In a May 2026 article in the peer-reviewed journal Tactical Missile Technology, researcher Gao Tianyun and co-authors argue that defeating a carrier group requires opening a narrow breach in its distributed defenses. Their proposed attack sequence begins with submarine-launched hypersonic missiles striking forward Aegis missile-defense nodes, while decoys and low-cost munitions draw defensive fire toward the flanks. Concentrated hypersonic salvos would then overwhelm successive escorts along a single attack corridor. A “leader-follower” missile swarm would re-task surviving weapons after each strike and guide ballistic missiles toward the carrier. Aircraft and expendable reconnaissance systems would assess damage, allowing AI to reallocate missiles and repeat the strike–assess–strike cycle until the group's defenses collapse.

However, striking a stationary desert mock-up is far easier than finding and attacking a moving target that can fight back. Arleigh Burke-class destroyers operate within multilayered defenses combining SM-6, SM-2, and RIM-116 interceptors, backed by close-in weapons systems, electronic warfare, chaff, and infrared flares. Space-based sensors may work well against ships in port, but tracking maneuvering vessels is limited by satellite coverage, revisit times, and network bandwidth; imagery only a few hours old may already be useless for targeting.

Countering China's A2/AD Strategy

The US could adopt an “Inside-Out Defense” approach, as developed by Thomas Mahnken, Travis Sharp, Billy Fabian, and Peter Kouretsos. This would combine survivable units inside the First Island Chain—such as mobile land-based cruise and anti-ship missile batteries, air and sea drones, special operations units, stealth fighters, and submarines—with supporting forces operating beyond the densest missile-threat zone. These forward units could pass targeting data to surface action groups and combat aircraft positioned near the zone's outer edge. Farther back, CSGs, amphibious ready groups, and strategic bombers would generate sorties and preserve nuclear deterrence.

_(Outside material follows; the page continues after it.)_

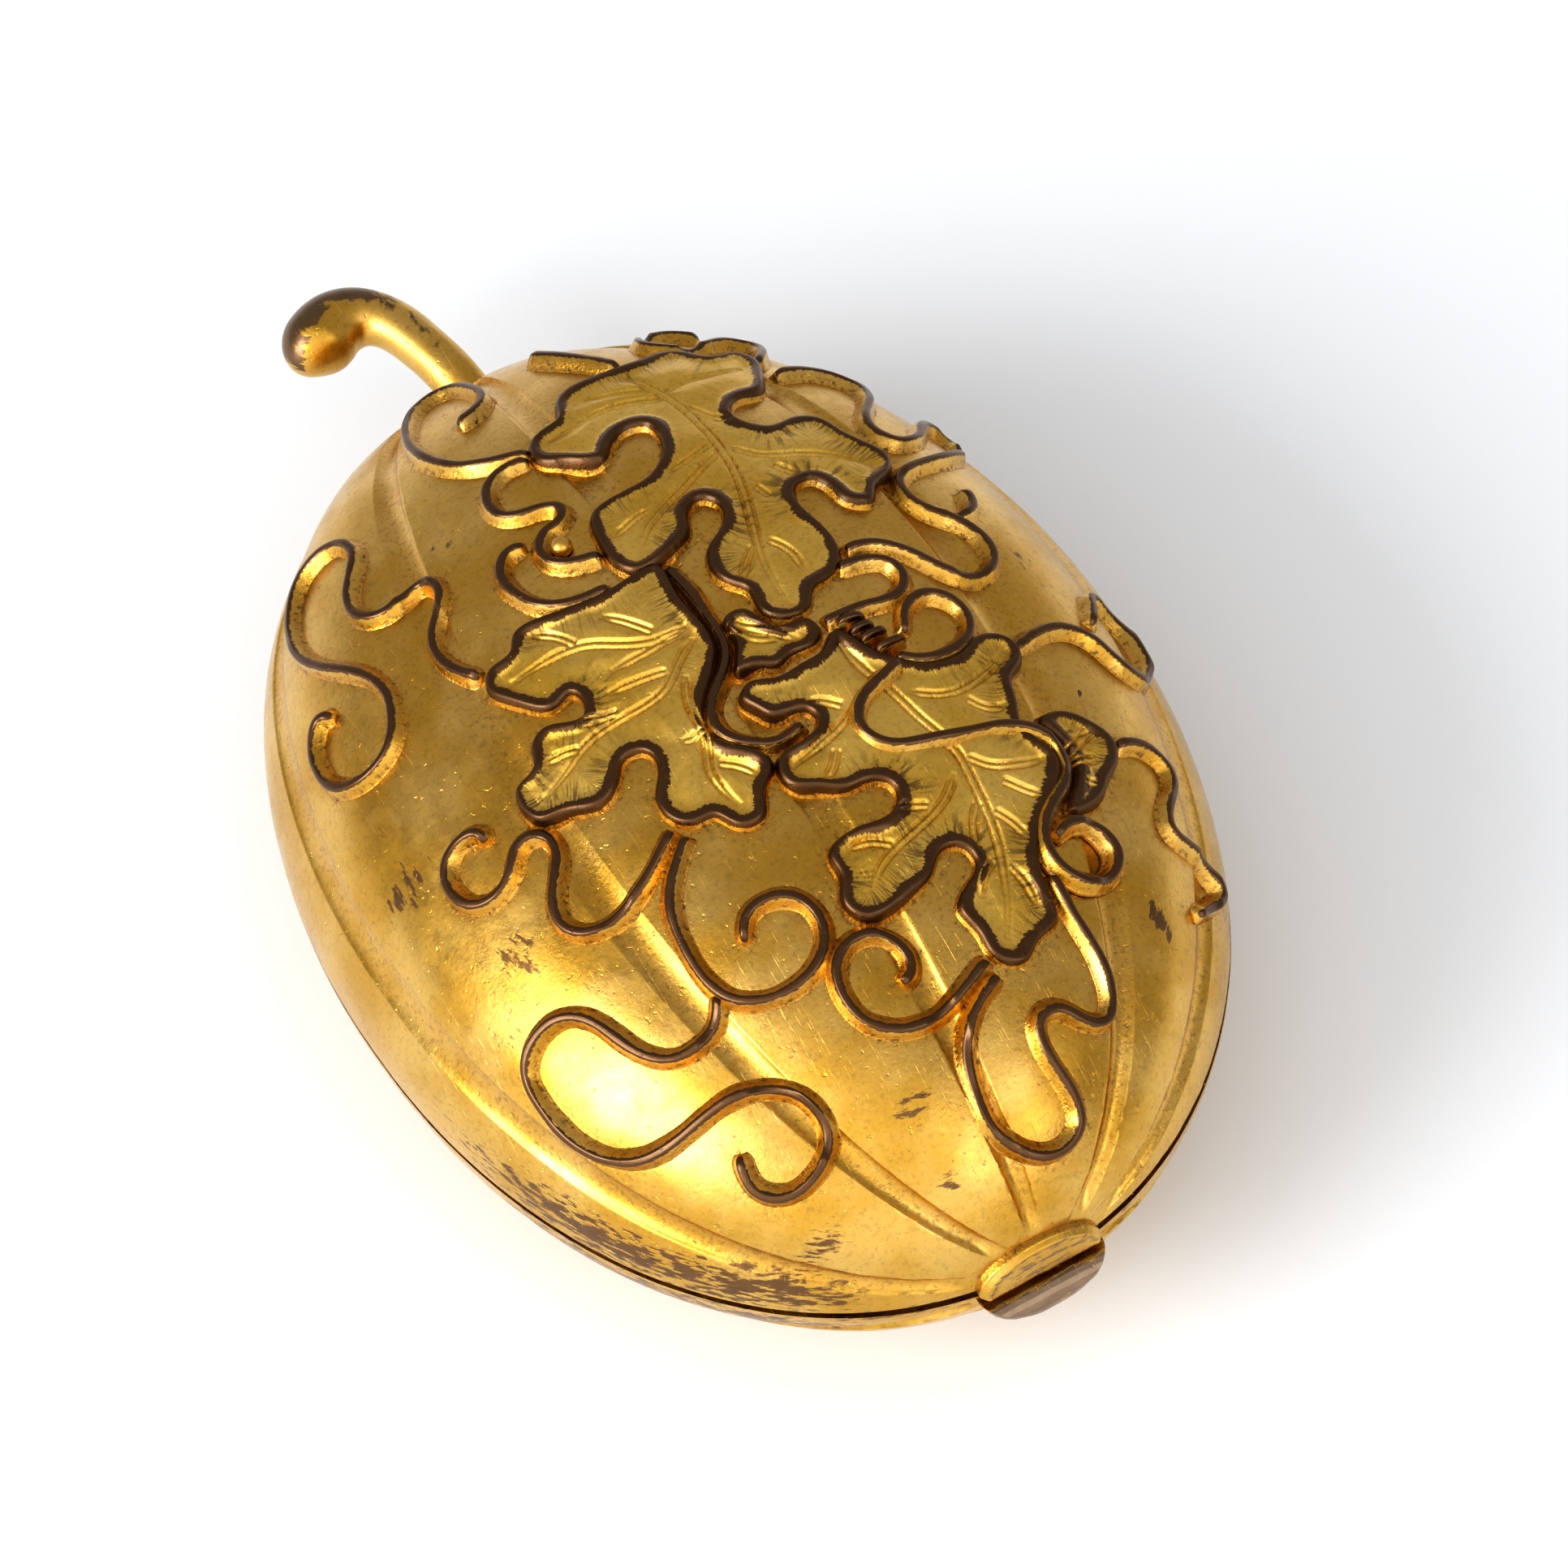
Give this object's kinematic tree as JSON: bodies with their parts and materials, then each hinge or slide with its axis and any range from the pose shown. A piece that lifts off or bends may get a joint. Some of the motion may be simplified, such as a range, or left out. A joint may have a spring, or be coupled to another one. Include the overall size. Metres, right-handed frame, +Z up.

Yet such a distributed posture remains dependent on the sensors, communications, and logistics networks connecting its widely separated forces. Rather than attacking carriers and destroyers directly, the PLA could target the force integrators—the networks and logistics assets that hold US joint operations together. Potential targets include forward air and naval bases, logistics ships, tankers, airborne early-warning aircraft, missile-defense radars, satellites, and computer networks. The aim would be to blind and starve US forces, fragment their operations, and create openings to destroy major warships.

This evolving dynamic underscores a broader challenge: a US-China naval clash may hinge less on the ability to destroy individual warships than on the capacity to fuse sensors, maintain targeting networks, and sustain missile salvos under combat disruption. As the US races to build up its industrial base and forward presence—a topic explored in US Wartime Buildup Races Against China's Industrial Clock in Indo-Pacific—the PLA's desert mock-up serves as a reminder that Beijing is methodically refining the tools to challenge American naval dominance in the Indo-Pacific.